Exhibit 5.1
![]() | Harney Westwood & Riegels 3rd Floor, Harbour Place 103 South Church Street, PO Box 10240 Grand Cayman KY1-1002, Cayman Islands Tel: +1 345 949 8599 Fax: +1 345 949 4451 |
27 April 2023
By email
christopher.hall@harneys.com
+1 345 815 2979
054655.0001/CFH
Vinci Partners Investments Ltd
Dear Sirs
Vinci Partners Investments Ltd. (the Company)
We are lawyers qualified to practise in the Cayman Islands and have been asked to provide this legal opinion to you with regard to the laws of the Cayman Islands in relation to the Company’s preparation of a registration statement on Form S-8 under the United States Securities Act of 1933, as amended upon the exercise of share options granted under the Plans (as defined in Schedule 1).

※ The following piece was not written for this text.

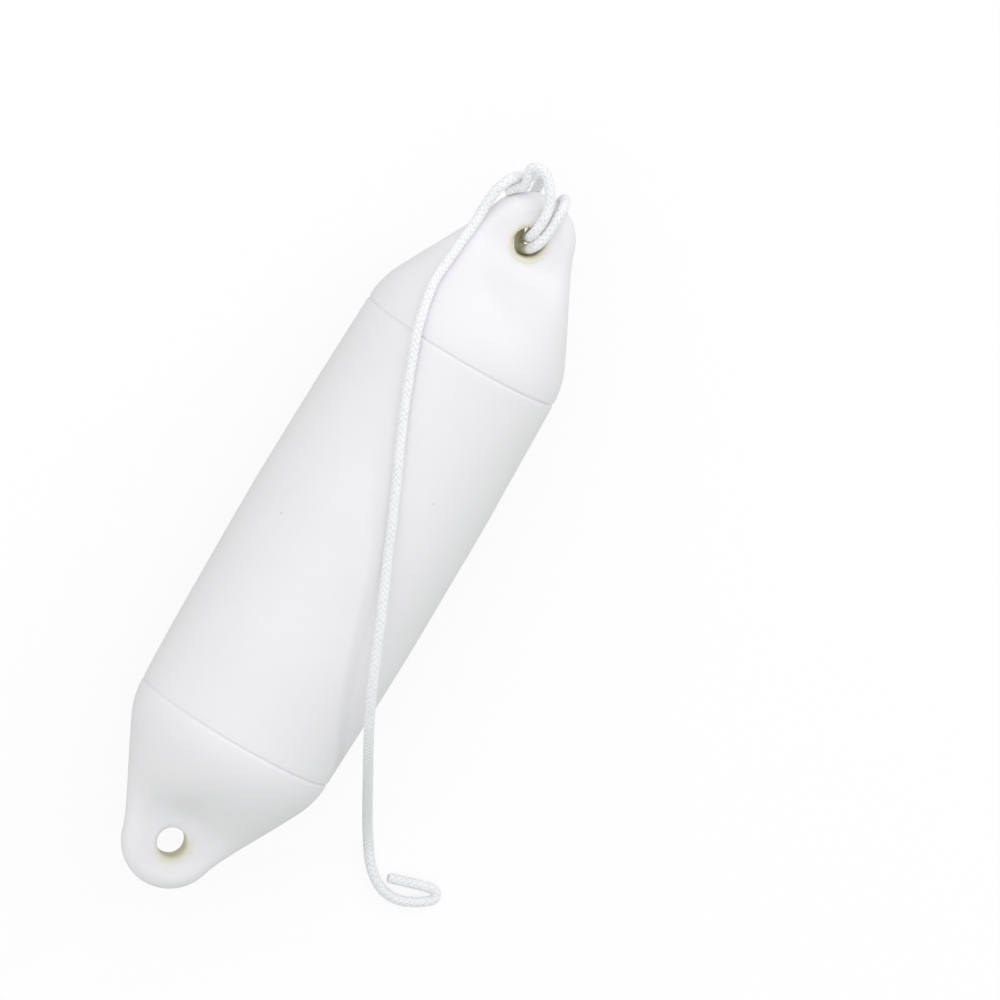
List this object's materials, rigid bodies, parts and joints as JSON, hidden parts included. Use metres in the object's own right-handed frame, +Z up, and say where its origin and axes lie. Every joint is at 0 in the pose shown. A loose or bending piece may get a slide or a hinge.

For the purposes of giving this opinion, we have examined the Documents (as defined in Schedule 1). We have not examined any other documents, official or corporate records or external or internal registers and have not undertaken or been instructed to undertake any further enquiry or due diligence in relation to the transaction which is the subject of this opinion.
In giving this opinion, we have relied upon the assumptions set out in Schedule 2 which we have not verified.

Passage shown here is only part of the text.